## What is required
Reproduce the lines from the one bearing "hide_parts(node)" through the one bearing "2, 3)], pale_floor())", inclusive. Copy them exactly; include no other line.

** START OF Input records **

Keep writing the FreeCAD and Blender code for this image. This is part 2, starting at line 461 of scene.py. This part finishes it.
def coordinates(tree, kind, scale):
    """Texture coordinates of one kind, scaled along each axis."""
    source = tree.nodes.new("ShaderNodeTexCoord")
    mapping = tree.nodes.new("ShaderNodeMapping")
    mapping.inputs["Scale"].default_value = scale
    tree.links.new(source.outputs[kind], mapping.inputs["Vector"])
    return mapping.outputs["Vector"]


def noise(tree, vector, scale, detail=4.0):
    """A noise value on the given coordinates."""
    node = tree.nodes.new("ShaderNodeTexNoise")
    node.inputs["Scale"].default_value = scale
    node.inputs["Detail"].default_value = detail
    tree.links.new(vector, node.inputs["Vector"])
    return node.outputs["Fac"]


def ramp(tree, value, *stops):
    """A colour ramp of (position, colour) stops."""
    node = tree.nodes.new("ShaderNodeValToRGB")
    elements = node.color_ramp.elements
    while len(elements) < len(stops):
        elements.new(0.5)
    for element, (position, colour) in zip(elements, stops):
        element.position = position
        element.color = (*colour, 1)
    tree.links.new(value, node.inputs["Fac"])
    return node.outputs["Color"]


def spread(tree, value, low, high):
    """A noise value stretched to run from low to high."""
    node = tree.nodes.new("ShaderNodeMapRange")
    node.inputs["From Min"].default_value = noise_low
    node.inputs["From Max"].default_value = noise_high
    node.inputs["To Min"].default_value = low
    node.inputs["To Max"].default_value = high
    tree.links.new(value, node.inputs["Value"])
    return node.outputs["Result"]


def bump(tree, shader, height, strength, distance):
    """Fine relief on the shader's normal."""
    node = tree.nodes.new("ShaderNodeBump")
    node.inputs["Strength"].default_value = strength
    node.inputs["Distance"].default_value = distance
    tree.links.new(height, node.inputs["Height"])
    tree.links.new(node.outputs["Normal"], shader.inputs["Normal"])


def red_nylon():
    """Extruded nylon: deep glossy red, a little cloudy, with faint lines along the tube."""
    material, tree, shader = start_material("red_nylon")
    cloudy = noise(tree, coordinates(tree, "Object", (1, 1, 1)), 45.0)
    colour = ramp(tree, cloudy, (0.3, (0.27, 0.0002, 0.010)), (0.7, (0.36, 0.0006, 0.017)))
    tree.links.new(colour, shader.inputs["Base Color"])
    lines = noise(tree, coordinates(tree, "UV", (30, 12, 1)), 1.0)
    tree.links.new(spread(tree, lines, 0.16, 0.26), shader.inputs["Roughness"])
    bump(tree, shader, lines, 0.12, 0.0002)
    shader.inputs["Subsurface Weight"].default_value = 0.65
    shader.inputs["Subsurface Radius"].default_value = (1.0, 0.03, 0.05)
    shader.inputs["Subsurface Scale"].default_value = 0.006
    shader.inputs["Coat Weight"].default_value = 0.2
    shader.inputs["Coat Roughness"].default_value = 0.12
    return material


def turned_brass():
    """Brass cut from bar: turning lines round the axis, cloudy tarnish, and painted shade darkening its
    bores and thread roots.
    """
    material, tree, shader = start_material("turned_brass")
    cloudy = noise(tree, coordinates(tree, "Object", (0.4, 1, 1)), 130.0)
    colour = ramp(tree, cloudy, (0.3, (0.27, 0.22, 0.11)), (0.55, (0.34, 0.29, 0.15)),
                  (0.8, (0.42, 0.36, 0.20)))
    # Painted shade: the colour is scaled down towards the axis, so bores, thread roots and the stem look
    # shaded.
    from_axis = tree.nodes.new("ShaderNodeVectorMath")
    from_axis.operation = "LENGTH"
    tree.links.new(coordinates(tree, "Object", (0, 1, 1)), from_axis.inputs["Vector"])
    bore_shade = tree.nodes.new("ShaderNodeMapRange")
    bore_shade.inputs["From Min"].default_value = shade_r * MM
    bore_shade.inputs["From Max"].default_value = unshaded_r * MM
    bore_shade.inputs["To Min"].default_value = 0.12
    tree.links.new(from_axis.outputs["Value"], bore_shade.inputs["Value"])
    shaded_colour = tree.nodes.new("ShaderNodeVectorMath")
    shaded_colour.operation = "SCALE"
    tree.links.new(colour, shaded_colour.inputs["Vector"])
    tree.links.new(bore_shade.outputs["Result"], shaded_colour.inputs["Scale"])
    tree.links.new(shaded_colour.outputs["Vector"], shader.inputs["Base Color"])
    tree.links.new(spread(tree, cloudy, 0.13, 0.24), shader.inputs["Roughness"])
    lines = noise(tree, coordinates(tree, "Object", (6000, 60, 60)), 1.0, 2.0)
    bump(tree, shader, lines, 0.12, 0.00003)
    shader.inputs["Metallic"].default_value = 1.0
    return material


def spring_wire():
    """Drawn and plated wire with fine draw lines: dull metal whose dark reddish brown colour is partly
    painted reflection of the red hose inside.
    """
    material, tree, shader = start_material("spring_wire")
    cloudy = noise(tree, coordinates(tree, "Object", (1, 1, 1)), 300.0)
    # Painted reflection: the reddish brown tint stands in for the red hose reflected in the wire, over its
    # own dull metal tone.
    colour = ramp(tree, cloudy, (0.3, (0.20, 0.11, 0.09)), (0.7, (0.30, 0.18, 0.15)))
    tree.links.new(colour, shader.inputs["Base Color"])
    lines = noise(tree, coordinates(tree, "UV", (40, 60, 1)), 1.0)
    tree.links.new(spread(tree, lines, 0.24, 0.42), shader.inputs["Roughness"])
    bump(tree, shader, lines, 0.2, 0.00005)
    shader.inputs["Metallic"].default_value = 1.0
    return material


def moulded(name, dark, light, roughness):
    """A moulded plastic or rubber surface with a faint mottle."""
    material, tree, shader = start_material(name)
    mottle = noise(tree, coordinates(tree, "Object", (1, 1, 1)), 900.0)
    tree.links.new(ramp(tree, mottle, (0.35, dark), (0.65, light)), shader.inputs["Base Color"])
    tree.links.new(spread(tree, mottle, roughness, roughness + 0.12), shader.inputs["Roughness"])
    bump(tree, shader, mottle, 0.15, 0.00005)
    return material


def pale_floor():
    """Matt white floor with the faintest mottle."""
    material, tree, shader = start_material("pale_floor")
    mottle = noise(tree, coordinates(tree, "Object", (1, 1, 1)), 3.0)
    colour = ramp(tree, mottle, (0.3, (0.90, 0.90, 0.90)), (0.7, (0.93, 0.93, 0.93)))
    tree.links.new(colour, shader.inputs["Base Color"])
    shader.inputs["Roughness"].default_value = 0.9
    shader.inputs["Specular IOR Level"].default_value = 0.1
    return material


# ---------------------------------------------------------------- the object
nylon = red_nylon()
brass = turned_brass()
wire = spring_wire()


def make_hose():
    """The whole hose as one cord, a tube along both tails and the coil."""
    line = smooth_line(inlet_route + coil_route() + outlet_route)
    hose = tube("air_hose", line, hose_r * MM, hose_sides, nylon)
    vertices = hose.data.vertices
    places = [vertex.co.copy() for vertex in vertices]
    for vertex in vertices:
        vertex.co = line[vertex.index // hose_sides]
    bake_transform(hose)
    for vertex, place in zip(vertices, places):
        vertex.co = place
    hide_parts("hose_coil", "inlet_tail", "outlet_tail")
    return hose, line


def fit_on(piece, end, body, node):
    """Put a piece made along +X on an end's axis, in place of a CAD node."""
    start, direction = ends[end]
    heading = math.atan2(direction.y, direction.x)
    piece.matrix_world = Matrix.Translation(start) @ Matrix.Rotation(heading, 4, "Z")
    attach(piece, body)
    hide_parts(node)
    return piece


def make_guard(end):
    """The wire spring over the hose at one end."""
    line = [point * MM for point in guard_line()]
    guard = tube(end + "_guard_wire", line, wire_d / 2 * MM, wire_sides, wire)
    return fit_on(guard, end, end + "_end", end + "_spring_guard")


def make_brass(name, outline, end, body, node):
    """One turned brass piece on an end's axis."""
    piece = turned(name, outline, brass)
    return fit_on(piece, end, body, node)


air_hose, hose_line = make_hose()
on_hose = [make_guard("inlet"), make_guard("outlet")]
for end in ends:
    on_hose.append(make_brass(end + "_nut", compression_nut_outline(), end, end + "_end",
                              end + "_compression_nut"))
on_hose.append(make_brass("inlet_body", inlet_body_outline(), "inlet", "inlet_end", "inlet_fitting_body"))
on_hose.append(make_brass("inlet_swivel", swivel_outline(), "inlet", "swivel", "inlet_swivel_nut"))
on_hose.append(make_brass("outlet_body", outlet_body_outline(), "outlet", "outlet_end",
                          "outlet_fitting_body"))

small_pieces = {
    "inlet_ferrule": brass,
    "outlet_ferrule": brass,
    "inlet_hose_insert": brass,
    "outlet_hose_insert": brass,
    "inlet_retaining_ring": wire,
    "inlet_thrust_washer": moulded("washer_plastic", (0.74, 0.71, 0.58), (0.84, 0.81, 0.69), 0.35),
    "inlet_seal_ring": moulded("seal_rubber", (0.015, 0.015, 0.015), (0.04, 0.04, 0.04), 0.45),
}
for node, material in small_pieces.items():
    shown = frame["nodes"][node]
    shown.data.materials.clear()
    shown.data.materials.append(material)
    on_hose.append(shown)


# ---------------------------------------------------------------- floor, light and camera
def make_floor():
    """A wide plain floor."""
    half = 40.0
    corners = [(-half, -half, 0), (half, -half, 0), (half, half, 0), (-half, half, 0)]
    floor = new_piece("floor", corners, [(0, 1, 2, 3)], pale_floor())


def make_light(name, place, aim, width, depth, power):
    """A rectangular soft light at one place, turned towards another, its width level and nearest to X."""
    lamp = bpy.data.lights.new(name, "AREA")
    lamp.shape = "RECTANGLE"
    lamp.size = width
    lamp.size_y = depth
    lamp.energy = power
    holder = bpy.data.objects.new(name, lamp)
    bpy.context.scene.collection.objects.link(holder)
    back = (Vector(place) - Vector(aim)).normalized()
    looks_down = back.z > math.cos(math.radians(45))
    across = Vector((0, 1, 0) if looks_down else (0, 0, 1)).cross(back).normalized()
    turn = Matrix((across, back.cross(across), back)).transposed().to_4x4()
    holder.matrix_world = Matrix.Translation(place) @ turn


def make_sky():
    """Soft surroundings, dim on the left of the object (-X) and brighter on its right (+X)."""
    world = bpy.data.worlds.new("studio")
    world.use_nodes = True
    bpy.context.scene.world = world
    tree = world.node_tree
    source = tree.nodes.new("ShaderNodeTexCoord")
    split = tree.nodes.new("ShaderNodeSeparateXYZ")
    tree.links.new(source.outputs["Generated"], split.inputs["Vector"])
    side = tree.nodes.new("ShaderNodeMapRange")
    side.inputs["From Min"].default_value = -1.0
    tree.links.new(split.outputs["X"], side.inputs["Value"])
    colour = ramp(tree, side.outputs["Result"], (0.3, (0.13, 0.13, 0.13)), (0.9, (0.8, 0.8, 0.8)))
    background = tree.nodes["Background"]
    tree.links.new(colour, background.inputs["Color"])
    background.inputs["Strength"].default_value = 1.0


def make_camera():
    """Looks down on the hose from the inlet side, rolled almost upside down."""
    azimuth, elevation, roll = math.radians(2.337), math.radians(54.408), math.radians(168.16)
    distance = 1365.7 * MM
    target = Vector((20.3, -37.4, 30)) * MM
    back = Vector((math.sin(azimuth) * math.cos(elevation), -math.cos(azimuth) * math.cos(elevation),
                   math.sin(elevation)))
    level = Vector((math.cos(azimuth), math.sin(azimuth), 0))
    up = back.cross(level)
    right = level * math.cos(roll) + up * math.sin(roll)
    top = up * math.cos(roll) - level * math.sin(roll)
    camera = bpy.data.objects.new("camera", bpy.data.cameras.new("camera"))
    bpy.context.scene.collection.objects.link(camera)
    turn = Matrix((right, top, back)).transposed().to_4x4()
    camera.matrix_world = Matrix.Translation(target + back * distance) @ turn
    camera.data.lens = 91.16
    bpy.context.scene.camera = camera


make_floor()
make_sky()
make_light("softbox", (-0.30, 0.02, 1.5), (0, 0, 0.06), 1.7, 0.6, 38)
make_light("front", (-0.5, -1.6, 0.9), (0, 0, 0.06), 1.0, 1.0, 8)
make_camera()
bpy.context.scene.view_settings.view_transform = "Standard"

** END OF Input records **
** START OF Input records **

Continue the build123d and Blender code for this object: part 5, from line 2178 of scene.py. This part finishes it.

** END OF Input records **

## Solution for this problem
    hide_parts(node)
    return piece


def make_guard(end):
    """The wire spring over the hose at one end."""
    line = [point * MM for point in guard_line()]
    guard = tube(end + "_guard_wire", line, wire_d / 2 * MM, wire_sides, wire)
    return fit_on(guard, end, end + "_end", end + "_spring_guard")


def make_brass(name, outline, end, body, node):
    """One turned brass piece on an end's axis."""
    piece = turned(name, outline, brass)
    return fit_on(piece, end, body, node)


air_hose, hose_line = make_hose()
on_hose = [make_guard("inlet"), make_guard("outlet")]
for end in ends:
    on_hose.append(make_brass(end + "_nut", compression_nut_outline(), end, end + "_end",
                              end + "_compression_nut"))
on_hose.append(make_brass("inlet_body", inlet_body_outline(), "inlet", "inlet_end", "inlet_fitting_body"))
on_hose.append(make_brass("inlet_swivel", swivel_outline(), "inlet", "swivel", "inlet_swivel_nut"))
on_hose.append(make_brass("outlet_body", outlet_body_outline(), "outlet", "outlet_end",
                          "outlet_fitting_body"))

small_pieces = {
    "inlet_ferrule": brass,
    "outlet_ferrule": brass,
    "inlet_hose_insert": brass,
    "outlet_hose_insert": brass,
    "inlet_retaining_ring": wire,
    "inlet_thrust_washer": moulded("washer_plastic", (0.74, 0.71, 0.58), (0.84, 0.81, 0.69), 0.35),
    "inlet_seal_ring": moulded("seal_rubber", (0.015, 0.015, 0.015), (0.04, 0.04, 0.04), 0.45),
}
for node, material in small_pieces.items():
    shown = frame["nodes"][node]
    shown.data.materials.clear()
    shown.data.materials.append(material)
    on_hose.append(shown)


# ---------------------------------------------------------------- floor, light and camera
def make_floor():
    """A wide plain floor."""
    half = 40.0
    corners = [(-half, -half, 0), (half, -half, 0), (half, half, 0), (-half, half, 0)]
    floor = new_piece("floor", corners, [(0, 1, 2, 3)], pale_floor())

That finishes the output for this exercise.